> Problem to work on:
Copy the records below verbatim, from the first line through the line containing "cage_travel = wire_space - closing_gap", inclusive, and output nothing else.

Raw records:
.....

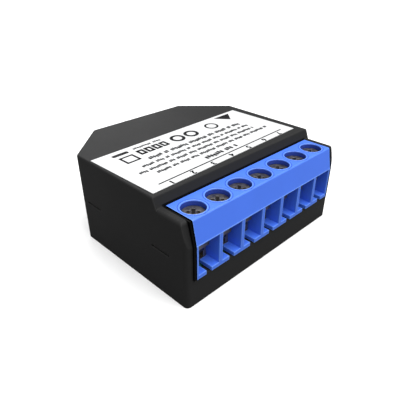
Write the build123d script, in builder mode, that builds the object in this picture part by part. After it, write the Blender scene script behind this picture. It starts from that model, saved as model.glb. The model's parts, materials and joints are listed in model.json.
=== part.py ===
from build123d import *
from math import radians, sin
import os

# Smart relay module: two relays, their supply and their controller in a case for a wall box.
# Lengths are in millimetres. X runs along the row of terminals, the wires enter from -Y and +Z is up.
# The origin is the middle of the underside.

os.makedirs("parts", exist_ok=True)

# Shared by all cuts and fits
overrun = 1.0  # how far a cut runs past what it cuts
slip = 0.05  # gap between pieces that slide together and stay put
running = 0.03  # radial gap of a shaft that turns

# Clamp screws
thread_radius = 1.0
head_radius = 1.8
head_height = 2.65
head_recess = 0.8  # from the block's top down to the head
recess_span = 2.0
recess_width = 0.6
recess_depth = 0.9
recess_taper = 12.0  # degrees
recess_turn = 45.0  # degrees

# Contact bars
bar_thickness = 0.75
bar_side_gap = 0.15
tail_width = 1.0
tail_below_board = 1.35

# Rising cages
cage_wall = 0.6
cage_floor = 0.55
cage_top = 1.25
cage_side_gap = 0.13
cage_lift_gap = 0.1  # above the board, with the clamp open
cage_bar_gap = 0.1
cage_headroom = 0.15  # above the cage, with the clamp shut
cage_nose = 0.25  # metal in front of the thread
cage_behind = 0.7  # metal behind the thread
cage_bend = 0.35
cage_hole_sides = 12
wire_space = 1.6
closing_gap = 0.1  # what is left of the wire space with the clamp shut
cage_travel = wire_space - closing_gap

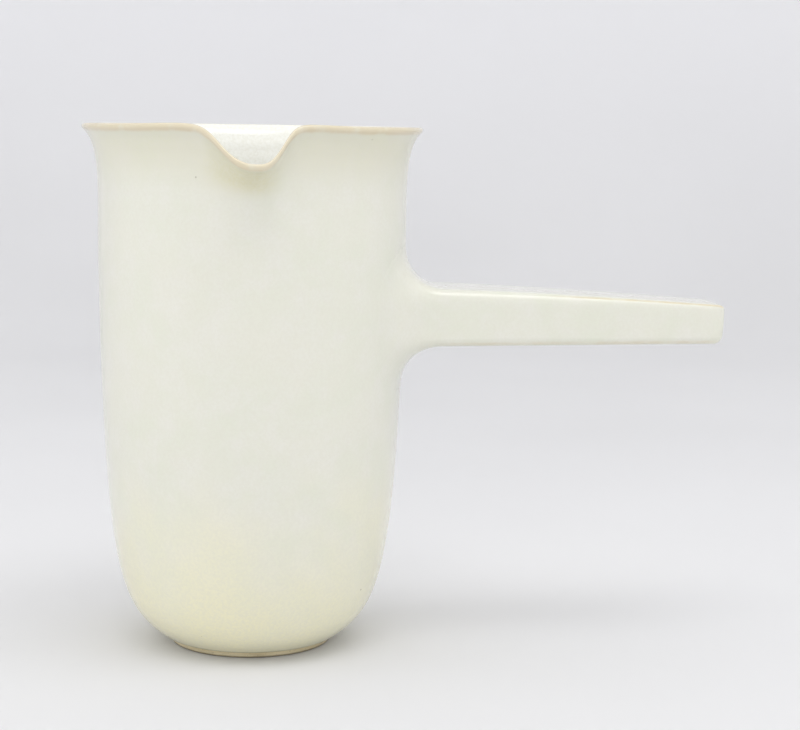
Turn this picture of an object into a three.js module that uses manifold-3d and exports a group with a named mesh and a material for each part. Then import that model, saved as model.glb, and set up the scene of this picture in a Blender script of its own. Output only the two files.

.....

> Completed exercise:
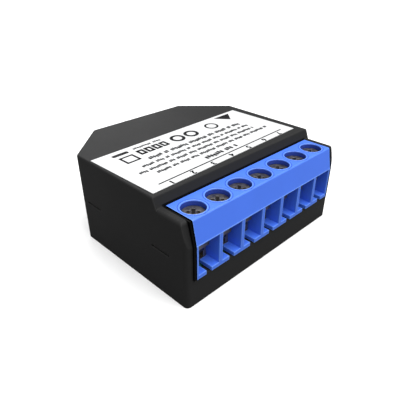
Write the build123d script, in builder mode, that builds the object in this picture part by part. After it, write the Blender scene script behind this picture. It starts from that model, saved as model.glb. The model's parts, materials and joints are listed in model.json.
=== part.py ===
from build123d import *
from math import radians, sin
import os

# Smart relay module: two relays, their supply and their controller in a case for a wall box.
# Lengths are in millimetres. X runs along the row of terminals, the wires enter from -Y and +Z is up.
# The origin is the middle of the underside.

os.makedirs("parts", exist_ok=True)

# Shared by all cuts and fits
overrun = 1.0  # how far a cut runs past what it cuts
slip = 0.05  # gap between pieces that slide together and stay put
running = 0.03  # radial gap of a shaft that turns

# Clamp screws
thread_radius = 1.0
head_radius = 1.8
head_height = 2.65
head_recess = 0.8  # from the block's top down to the head
recess_span = 2.0
recess_width = 0.6
recess_depth = 0.9
recess_taper = 12.0  # degrees
recess_turn = 45.0  # degrees

# Contact bars
bar_thickness = 0.75
bar_side_gap = 0.15
tail_width = 1.0
tail_below_board = 1.35

# Rising cages
cage_wall = 0.6
cage_floor = 0.55
cage_top = 1.25
cage_side_gap = 0.13
cage_lift_gap = 0.1  # above the board, with the clamp open
cage_bar_gap = 0.1
cage_headroom = 0.15  # above the cage, with the clamp shut
cage_nose = 0.25  # metal in front of the thread
cage_behind = 0.7  # metal behind the thread
cage_bend = 0.35
cage_hole_sides = 12
wire_space = 1.6
closing_gap = 0.1  # what is left of the wire space with the clamp shut
cage_travel = wire_space - closing_gap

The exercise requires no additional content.